Thursday, 3 April 2014
Golden Ballroom (Town and Country Resort )
A forced shallow water model is used to understand the role of diabatic and frictional effects in the generation, maintenance, and break down of the hurricane eyewall potential vorticity (PV) ring, and the relationship to vortex intensity variability. Diabatic heating is parameterized as an annular mass sink of variable width and magnitude, and the nonlinear evolution of tropical storm-like vortices is examined under this forcing. Diabatic heating produces strengthening and thinning PV ring in time due to the combined effects of the mass sink and radial PV advection by the induced divergent circulation. If the forcing makes the ring thin enough it can become dynamically unstable and break down into polygonal asymmetries or mesovortices. Friction is shown to help stabilize the PV ring slightly by reducing the eyewall PV and the unstable mode barotropic growth rate. Unlike previous unforced studies, this forced study demonstrates how a vortex can intensify by both the maximum sustained wind and minimum central pressure during barotropic instability, consistent with observations.

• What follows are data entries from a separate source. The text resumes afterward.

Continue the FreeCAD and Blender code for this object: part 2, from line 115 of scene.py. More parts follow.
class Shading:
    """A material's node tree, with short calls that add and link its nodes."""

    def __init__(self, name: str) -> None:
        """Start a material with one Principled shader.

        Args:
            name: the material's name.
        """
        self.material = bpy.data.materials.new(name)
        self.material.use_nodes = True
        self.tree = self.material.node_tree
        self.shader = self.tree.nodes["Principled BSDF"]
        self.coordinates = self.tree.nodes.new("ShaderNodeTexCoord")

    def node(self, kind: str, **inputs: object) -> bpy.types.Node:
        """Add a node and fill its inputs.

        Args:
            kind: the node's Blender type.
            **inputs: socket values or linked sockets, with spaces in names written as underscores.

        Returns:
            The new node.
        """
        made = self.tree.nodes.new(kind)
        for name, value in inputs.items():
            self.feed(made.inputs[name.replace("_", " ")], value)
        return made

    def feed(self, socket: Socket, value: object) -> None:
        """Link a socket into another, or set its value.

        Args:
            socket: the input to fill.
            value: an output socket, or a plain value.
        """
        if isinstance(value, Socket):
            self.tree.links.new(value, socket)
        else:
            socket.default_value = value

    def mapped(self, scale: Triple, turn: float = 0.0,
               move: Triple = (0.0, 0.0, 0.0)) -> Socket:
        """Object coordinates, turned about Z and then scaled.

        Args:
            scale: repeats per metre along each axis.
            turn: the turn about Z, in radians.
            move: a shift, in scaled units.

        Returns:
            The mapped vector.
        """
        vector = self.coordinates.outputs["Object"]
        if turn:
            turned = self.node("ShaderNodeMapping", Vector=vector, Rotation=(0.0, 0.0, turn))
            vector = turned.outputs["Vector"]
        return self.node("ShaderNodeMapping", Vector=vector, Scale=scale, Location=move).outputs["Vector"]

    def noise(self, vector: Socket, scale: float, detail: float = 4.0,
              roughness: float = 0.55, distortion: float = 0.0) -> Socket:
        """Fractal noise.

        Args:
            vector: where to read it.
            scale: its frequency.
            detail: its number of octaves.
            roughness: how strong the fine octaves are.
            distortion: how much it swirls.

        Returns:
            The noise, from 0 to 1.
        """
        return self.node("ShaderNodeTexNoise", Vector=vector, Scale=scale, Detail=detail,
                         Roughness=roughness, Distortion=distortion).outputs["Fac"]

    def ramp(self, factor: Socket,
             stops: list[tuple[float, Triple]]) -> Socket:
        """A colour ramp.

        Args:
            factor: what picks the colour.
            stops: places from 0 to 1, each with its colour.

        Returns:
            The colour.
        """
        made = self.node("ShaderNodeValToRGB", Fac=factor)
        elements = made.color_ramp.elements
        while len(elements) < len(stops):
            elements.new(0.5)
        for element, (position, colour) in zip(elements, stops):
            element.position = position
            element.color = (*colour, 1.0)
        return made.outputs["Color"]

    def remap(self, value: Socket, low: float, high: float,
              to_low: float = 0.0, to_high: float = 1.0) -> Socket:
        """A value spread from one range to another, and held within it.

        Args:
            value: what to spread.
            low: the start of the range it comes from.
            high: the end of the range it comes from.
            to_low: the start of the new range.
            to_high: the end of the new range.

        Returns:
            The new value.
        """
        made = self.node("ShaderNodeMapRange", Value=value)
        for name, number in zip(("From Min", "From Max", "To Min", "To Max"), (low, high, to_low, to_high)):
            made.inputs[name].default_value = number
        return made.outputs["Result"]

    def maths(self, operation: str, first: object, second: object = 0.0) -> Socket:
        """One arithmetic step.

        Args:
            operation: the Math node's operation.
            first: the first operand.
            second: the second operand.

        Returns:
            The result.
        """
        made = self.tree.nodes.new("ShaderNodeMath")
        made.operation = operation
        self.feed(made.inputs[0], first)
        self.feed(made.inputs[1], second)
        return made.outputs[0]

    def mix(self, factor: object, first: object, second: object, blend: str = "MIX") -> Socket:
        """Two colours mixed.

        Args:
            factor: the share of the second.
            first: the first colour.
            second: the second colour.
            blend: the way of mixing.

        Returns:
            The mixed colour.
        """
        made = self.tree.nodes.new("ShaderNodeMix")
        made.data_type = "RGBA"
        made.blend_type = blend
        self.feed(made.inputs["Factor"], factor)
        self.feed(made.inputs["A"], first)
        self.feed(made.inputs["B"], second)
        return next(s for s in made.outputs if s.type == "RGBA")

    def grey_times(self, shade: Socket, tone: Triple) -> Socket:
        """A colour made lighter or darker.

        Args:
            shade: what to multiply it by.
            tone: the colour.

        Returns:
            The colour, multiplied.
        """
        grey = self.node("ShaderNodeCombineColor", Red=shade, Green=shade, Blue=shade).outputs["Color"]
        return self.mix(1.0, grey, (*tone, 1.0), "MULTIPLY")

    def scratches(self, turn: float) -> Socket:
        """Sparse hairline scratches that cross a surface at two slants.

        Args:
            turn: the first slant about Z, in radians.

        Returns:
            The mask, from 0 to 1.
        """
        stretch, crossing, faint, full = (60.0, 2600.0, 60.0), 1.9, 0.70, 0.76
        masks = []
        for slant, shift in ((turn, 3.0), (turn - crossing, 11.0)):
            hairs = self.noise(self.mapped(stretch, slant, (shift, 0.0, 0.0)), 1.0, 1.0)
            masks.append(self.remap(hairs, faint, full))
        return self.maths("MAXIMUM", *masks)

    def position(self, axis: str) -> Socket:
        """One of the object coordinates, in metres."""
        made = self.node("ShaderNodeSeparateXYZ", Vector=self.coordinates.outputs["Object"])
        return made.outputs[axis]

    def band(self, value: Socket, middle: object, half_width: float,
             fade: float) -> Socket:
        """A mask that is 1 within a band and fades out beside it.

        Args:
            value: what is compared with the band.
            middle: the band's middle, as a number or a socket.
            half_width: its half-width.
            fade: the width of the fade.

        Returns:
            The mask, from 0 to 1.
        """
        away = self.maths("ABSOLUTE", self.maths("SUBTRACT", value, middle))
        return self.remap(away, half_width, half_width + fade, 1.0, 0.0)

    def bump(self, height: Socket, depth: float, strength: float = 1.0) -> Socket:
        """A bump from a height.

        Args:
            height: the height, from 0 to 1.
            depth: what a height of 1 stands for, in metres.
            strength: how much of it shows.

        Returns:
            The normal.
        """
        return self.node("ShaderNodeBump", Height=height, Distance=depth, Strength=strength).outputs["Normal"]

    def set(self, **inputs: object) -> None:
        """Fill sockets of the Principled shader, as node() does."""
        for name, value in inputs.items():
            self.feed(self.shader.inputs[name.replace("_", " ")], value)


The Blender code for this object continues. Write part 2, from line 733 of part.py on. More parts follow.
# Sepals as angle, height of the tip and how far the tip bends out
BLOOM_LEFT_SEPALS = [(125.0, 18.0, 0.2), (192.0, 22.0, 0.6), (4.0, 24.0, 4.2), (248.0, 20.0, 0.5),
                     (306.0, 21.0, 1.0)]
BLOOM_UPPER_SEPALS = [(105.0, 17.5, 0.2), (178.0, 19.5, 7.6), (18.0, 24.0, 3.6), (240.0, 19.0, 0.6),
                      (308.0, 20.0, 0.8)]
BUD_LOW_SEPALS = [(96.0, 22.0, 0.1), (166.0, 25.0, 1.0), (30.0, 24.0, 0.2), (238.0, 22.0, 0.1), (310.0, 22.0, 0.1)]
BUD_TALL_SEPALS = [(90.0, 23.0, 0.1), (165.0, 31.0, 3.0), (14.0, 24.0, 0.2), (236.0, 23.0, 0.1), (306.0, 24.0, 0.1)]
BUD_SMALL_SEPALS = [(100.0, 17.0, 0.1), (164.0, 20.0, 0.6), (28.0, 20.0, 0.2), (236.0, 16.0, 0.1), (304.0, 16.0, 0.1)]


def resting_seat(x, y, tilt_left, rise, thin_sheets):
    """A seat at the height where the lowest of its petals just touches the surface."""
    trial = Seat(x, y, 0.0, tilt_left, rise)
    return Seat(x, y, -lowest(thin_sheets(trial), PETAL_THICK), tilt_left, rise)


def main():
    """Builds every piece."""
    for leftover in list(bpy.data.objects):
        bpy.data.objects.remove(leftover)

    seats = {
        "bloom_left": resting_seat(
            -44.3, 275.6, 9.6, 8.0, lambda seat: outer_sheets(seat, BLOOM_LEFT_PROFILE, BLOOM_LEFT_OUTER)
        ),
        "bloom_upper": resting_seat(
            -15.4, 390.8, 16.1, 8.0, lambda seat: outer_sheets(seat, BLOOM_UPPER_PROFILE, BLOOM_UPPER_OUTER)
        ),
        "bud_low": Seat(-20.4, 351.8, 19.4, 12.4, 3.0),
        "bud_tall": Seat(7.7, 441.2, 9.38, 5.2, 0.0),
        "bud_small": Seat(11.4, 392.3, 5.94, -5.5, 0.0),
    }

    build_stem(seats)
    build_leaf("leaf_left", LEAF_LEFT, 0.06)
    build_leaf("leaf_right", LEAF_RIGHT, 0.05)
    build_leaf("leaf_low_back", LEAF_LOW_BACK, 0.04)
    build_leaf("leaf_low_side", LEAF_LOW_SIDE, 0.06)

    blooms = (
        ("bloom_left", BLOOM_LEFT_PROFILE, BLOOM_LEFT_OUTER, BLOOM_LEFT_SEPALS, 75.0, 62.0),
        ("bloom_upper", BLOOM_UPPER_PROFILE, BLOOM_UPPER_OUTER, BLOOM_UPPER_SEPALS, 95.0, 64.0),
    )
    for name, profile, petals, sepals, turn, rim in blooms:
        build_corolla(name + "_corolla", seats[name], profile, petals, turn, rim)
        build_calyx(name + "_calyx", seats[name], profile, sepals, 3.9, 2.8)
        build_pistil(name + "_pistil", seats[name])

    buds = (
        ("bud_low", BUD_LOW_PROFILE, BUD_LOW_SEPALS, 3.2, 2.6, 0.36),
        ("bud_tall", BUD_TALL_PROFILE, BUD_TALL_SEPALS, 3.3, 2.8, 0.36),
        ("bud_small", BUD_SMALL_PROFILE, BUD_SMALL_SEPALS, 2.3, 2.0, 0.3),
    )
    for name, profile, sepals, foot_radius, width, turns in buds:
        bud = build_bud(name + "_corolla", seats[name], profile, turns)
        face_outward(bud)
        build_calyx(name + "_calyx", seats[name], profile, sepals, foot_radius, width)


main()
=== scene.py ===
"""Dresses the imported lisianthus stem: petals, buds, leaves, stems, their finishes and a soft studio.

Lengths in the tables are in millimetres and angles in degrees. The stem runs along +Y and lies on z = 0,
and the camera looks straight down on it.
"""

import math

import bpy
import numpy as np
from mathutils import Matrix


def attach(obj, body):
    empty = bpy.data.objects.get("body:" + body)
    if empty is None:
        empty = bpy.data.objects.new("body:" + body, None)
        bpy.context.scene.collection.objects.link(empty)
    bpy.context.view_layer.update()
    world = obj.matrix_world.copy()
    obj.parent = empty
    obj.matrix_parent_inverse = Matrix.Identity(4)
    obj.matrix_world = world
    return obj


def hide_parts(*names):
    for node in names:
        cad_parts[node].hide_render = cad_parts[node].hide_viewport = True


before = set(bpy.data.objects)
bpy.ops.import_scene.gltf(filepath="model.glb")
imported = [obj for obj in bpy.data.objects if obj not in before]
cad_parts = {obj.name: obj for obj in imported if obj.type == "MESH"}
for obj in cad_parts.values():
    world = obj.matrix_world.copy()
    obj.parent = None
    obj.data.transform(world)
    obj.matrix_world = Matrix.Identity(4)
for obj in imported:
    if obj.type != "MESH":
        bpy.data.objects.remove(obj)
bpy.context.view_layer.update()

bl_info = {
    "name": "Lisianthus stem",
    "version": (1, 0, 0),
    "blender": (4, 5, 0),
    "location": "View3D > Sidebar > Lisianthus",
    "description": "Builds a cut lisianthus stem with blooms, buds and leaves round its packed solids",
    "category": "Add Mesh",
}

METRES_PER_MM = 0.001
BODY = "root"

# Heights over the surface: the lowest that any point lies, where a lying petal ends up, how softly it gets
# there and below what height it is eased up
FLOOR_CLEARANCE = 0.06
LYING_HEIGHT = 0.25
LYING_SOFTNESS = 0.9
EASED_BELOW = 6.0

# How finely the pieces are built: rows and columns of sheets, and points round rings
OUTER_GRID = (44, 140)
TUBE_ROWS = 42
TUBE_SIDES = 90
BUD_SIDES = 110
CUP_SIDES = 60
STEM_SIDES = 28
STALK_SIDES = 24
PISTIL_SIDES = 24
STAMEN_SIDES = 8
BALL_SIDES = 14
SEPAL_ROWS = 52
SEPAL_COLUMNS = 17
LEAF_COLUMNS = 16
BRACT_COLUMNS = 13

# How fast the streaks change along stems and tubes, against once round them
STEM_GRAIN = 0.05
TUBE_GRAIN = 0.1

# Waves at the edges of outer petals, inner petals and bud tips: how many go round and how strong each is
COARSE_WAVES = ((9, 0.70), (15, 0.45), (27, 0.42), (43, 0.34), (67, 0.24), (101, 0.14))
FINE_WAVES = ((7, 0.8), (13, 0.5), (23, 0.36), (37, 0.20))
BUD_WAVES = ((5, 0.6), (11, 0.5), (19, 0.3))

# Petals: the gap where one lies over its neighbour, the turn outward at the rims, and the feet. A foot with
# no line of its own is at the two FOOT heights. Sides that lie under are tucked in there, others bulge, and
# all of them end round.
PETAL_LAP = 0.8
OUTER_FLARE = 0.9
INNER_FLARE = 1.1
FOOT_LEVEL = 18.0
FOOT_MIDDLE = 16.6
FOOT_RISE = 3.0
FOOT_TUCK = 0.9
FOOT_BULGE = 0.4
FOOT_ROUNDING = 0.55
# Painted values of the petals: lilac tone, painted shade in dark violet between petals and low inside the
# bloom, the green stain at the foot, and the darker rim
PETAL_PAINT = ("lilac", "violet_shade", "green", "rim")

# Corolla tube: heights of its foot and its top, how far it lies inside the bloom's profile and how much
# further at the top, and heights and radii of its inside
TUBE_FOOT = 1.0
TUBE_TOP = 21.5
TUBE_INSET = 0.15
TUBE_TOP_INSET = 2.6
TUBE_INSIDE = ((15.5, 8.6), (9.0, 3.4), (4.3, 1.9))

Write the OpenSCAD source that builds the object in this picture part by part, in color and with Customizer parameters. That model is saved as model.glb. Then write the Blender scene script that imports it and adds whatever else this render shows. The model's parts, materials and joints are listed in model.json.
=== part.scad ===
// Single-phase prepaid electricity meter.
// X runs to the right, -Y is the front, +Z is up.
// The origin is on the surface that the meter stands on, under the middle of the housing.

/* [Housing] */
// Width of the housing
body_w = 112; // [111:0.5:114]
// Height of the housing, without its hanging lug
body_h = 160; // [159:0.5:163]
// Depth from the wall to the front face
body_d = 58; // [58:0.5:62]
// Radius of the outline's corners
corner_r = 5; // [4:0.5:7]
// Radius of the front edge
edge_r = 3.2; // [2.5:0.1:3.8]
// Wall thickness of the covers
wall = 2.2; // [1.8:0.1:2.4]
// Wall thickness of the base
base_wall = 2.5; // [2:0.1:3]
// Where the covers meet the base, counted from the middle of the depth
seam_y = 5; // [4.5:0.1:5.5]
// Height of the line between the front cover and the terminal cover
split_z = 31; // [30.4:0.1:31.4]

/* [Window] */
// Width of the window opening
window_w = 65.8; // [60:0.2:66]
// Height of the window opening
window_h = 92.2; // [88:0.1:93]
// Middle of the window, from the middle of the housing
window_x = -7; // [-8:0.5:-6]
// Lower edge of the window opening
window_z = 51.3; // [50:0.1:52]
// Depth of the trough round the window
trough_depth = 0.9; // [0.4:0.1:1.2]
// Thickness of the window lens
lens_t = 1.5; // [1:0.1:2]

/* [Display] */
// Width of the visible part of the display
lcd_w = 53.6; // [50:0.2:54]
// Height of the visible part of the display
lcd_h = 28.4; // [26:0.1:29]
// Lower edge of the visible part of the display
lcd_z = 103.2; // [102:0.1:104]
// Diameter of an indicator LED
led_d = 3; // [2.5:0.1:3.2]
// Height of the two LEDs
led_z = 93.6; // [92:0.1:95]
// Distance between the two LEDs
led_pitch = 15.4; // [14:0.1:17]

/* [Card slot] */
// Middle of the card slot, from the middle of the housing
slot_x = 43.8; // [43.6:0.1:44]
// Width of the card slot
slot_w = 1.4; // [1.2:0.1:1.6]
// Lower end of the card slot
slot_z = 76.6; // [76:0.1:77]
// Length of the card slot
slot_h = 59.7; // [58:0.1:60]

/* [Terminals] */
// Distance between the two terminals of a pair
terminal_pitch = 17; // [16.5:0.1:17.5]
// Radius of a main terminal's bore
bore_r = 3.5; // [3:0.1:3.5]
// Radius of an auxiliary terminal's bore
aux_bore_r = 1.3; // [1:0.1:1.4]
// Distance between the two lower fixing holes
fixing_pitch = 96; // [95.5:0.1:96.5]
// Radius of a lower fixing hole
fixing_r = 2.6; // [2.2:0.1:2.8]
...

The location and structure of the heating is shown to be critical for the intensity variability. While it is well known that it is critical to heat in the region of high vorticity to efficiently spin-up the hurricane vortex, these results demonstrate the additional importance of having the heating as close as possible to the center of the storm, partially explaining why tropical cyclones with very small eyes can rapidly intensify to high peak intensities.